Determination of experimental, analytical, and numerical values of tool deflection at ball end milling of inclined surfaces

Abstract

The deflections appeared by cutting forces in ball end milling of inclined surfaces can result in defects in workpiece. Finding deflection values has a significant importance for keeping the production within the appropriate tolerances and in lessening production costs. The aim of this study was to evaluate tool deflection values experimentally, analytically, and numerically depending on cutting force in ball end milling of inclined convex and concave surfaces of DIN 1.2344 using TiN-coated cutting tool. The experiments were conducted with different cutting tools strategies and cutting parameters at related parameter levels.
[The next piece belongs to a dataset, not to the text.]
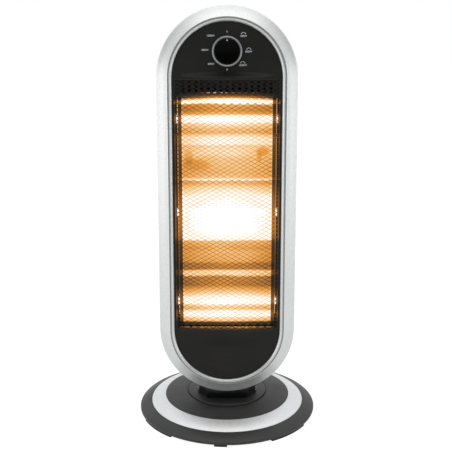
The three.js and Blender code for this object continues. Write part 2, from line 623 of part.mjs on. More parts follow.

During machining, real time cutting tool deflections were recorded by inductive sensors for the experiments. In analytical studies, tool deflections were calculated depending on cutting force using cantilever beam method. In numerical studies, the solution was made with the finite element method. In the implementation of this method, commercial finite element software ANSYS was used. As a result, the values of tool deflections measured experimentally were found to match closely with analytical and numerical studies. The most effective parameters within the selected cutting parameters for both inclined surfaces were found step over and feed rate. At the same time, the measurement of dynamic deflection with inductive sensors was found to be beneficial for three-axis milling operations.